WARGA: PLN KEJAM! Itulah headline yang ditulis Pos Kota
awal Juli lalu, tentang ulah semena-mena oknum PLN membongkar meteran
listrik dan meminta uang warga. Gaya (bahasa) disfemisme memang sejak
dulu sudah menjadi ciri khas media beroplah sekitar 300 ribu eksemplar
ini, selain sangat terang-terangan, gamblang, blak-blakan, juga hampir setiap kepala beritanya tampil dengan huruf full kapital.
Kontras dengan apa yang ditulis oleh Kompas di hari yang
sama. Meski juga mengangkat sepak terjang pelayanan publik, namun koran
yang pertama kali terbit 28 Juni 1965 ini lebih memilih membahas
ketidakjelasan ketentuan izin usaha, dengan headline: Meniadakan Daerah Abu-abu. Sungguh metafora yang manis, bukan?
Sebagai media yang sudah berakar kuat di masyarakat, Pos Kota dan Kompas memang sangat piawai menemukan insight pembacanya masing-masing. Secara produk satu sama lain punya keistimewaan tersendiri, tidak bisa dikomparasi plek-ketiplek apple to apple, karena jelas dari pemilihan jenis berita saja sudah tak sama. Jika pun ada berita sejenis yang sama-sama dijadikan headline, gaya penulisannya pasti akan berbeda.

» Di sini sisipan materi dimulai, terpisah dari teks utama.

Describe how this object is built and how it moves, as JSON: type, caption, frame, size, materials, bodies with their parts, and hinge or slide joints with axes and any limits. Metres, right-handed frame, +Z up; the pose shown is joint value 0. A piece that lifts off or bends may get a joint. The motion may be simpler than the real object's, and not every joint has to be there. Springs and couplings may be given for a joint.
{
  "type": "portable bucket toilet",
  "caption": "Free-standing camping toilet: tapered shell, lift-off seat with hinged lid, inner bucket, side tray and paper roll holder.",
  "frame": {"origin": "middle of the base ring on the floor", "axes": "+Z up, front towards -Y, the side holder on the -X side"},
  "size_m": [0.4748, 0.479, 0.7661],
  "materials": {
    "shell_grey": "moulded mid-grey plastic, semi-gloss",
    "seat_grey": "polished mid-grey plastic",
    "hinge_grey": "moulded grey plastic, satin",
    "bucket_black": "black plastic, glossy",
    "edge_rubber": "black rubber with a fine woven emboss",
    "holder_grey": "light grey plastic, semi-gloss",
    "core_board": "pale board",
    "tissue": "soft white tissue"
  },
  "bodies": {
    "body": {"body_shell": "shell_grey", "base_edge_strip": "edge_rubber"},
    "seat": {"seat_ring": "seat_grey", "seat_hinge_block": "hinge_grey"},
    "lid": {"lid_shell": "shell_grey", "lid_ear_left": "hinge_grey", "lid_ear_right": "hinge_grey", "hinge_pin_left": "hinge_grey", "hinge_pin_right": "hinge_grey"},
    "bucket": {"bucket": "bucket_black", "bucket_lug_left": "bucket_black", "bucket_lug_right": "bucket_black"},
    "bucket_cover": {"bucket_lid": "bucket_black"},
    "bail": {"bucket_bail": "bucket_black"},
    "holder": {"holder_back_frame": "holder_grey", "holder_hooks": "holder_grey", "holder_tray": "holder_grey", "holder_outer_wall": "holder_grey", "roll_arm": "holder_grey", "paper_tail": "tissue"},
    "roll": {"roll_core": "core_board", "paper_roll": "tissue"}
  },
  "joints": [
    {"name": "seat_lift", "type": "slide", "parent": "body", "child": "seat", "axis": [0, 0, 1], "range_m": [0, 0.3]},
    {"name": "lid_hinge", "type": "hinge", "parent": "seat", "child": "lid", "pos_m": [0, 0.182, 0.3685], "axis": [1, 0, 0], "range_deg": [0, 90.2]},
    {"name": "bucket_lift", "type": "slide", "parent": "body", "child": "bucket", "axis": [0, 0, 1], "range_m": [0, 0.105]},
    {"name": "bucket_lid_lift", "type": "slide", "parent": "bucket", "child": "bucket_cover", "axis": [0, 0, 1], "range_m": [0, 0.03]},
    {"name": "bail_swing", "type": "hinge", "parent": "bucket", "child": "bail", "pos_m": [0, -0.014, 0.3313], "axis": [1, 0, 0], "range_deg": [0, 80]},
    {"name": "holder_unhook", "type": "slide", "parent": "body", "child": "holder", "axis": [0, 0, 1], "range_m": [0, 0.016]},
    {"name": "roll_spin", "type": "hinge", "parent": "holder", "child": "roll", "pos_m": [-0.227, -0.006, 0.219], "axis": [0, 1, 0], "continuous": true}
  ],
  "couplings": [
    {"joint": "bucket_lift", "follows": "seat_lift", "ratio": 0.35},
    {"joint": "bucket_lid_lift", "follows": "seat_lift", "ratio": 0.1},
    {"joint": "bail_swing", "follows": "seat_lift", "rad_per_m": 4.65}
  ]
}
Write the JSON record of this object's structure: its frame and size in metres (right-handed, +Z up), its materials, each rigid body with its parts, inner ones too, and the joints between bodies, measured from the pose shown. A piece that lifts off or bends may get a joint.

Lihat, apa yang mereka tulis ketika sama-sama meng-headline-kan berita tentang kekalahan tim nasional sepakbola Indonesia pada dua pertandingan Grup D Piala Asia, bulan Juli lalu.
Ketika usai melawan Arab Saudi, Kompas pada 14 Juli 2007 menulis dengan elegan: Kalah dengan Kepala Tegak, dan masih berkompromi dengan menaruh kalimat harapan sebagai subheadline-nya: Peluang Indonesia Belum Habis. Pernyataan adem-ayem yang aman terkendali, sesuai dengan kepribadian konsumennya yang selalu mendambakan atau bahkan sudah menikmati kemapanan.
Bagaimana dengan Pos Kota? WASIT DIKUTUK! Sebuah headline yang sangat insightfull,
mengingat sebagian pembaca koran yang berdiri tahun 1970 ini, adalah
mereka yang ada di wilayah keras, tak mau kalah, sehingga malah
menyalahkan wasit yang dianggap memihak tim lawan.
Indonesia Belum Jadi Elite Asia. Lagi-lagi Kompas menuliskan headline bergaya
ironi lembut untuk memberitakan kegagalan timnas Indonesia melawan
Korsel, lima hari setelah kalah dengan kepala tegak. Sebaliknya Pos Kota lebih memilih sudut pandang yang nyeleneh untuk berita yang sama: SBY TAK BAWA HOKI, subheadline: 2 X NONTON 2 X KALAH. Benar-benar headline yang merefleksikan karakter segmen pembacanya.
Dari perbedaan signifikan itulah, kembali menyadarkan kita bahwa
setiap produk punya konsumennya sendiri, dan sangat penting untuk
mengenalinya lebih jauh sebelum merangkai k
ata guna mencuri perhatian mereka. Jika saat ini Anda sedang puyeng
dikejar garis mati untuk membuat sebuah kepala garis yang pas? Silakan
cari kedua koran laris ini, siapa tahu kalimat-kalimat sakti mereka bisa
menjadi inspirator yang jitu. Selamat ber-headline-ria!